>> START

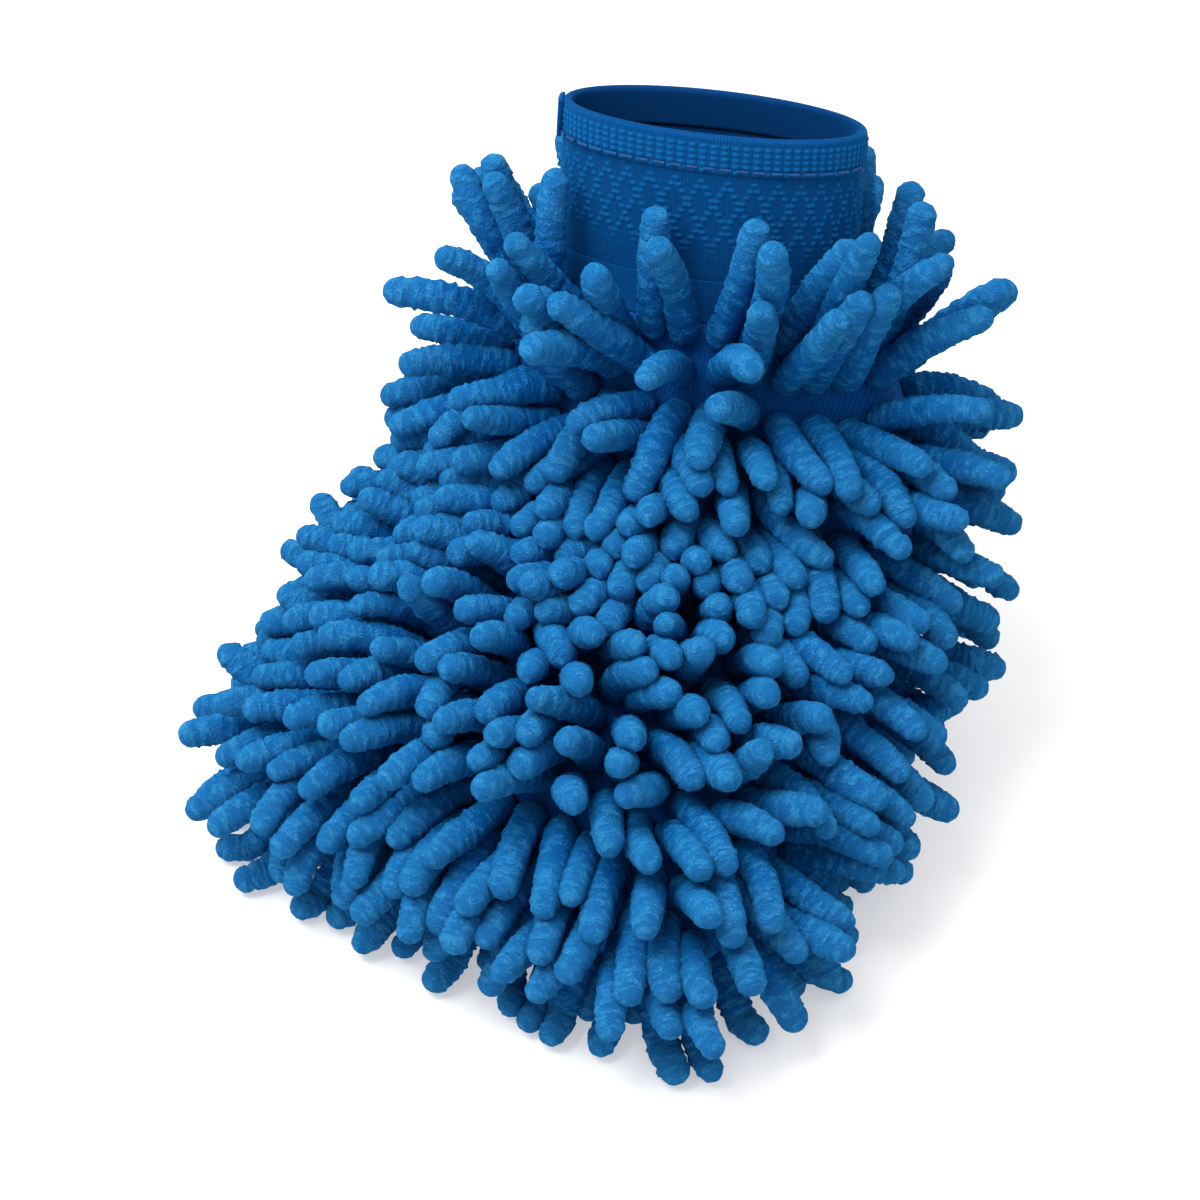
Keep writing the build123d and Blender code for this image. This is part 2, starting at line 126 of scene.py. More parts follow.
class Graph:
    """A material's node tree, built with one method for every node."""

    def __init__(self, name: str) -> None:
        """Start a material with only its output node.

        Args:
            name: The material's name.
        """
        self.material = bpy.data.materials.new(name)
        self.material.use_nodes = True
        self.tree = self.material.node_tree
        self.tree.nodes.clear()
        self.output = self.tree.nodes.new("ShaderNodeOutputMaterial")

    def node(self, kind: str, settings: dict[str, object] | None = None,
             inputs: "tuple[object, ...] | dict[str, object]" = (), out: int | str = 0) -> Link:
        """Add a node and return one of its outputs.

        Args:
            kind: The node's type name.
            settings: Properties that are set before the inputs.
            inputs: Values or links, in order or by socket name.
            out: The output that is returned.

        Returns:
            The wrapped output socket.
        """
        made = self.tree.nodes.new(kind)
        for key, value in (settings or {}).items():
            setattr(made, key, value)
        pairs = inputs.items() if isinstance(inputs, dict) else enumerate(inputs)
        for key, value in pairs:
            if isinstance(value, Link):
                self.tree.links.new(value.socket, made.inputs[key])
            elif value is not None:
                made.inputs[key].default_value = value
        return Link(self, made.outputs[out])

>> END

Output all of the data again. Match it exactly.

> **Expected output**:
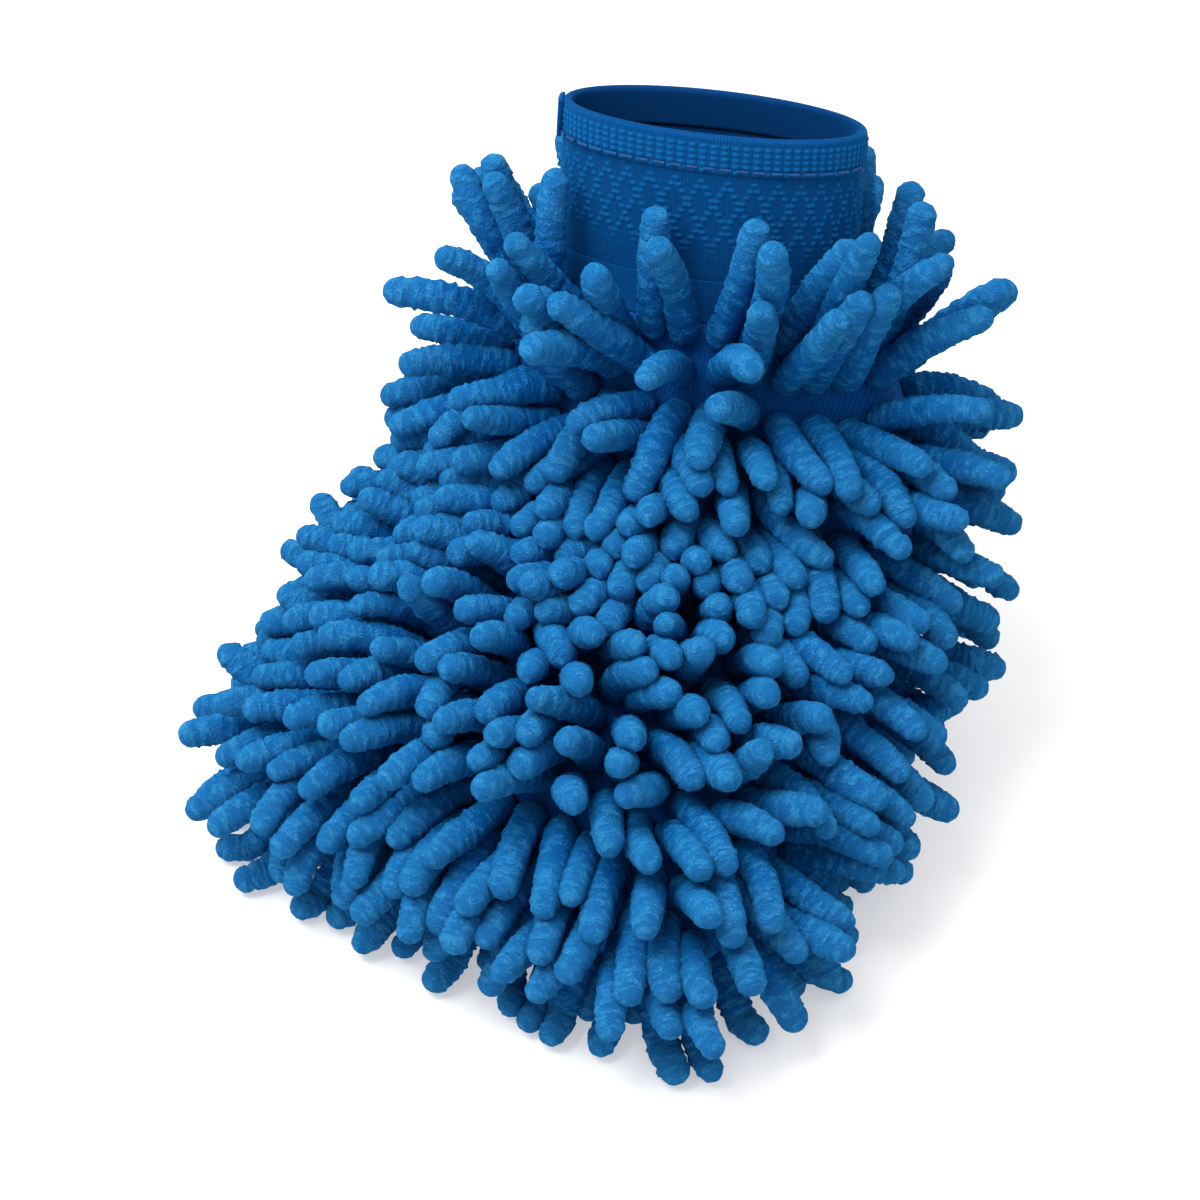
Keep writing the build123d and Blender code for this image. This is part 2, starting at line 126 of scene.py. More parts follow.
class Graph:
    """A material's node tree, built with one method for every node."""

    def __init__(self, name: str) -> None:
        """Start a material with only its output node.

        Args:
            name: The material's name.
        """
        self.material = bpy.data.materials.new(name)
        self.material.use_nodes = True
        self.tree = self.material.node_tree
        self.tree.nodes.clear()
        self.output = self.tree.nodes.new("ShaderNodeOutputMaterial")

    def node(self, kind: str, settings: dict[str, object] | None = None,
             inputs: "tuple[object, ...] | dict[str, object]" = (), out: int | str = 0) -> Link:
        """Add a node and return one of its outputs.

        Args:
            kind: The node's type name.
            settings: Properties that are set before the inputs.
            inputs: Values or links, in order or by socket name.
            out: The output that is returned.

        Returns:
            The wrapped output socket.
        """
        made = self.tree.nodes.new(kind)
        for key, value in (settings or {}).items():
            setattr(made, key, value)
        pairs = inputs.items() if isinstance(inputs, dict) else enumerate(inputs)
        for key, value in pairs:
            if isinstance(value, Link):
                self.tree.links.new(value.socket, made.inputs[key])
            elif value is not None:
                made.inputs[key].default_value = value
        return Link(self, made.outputs[out])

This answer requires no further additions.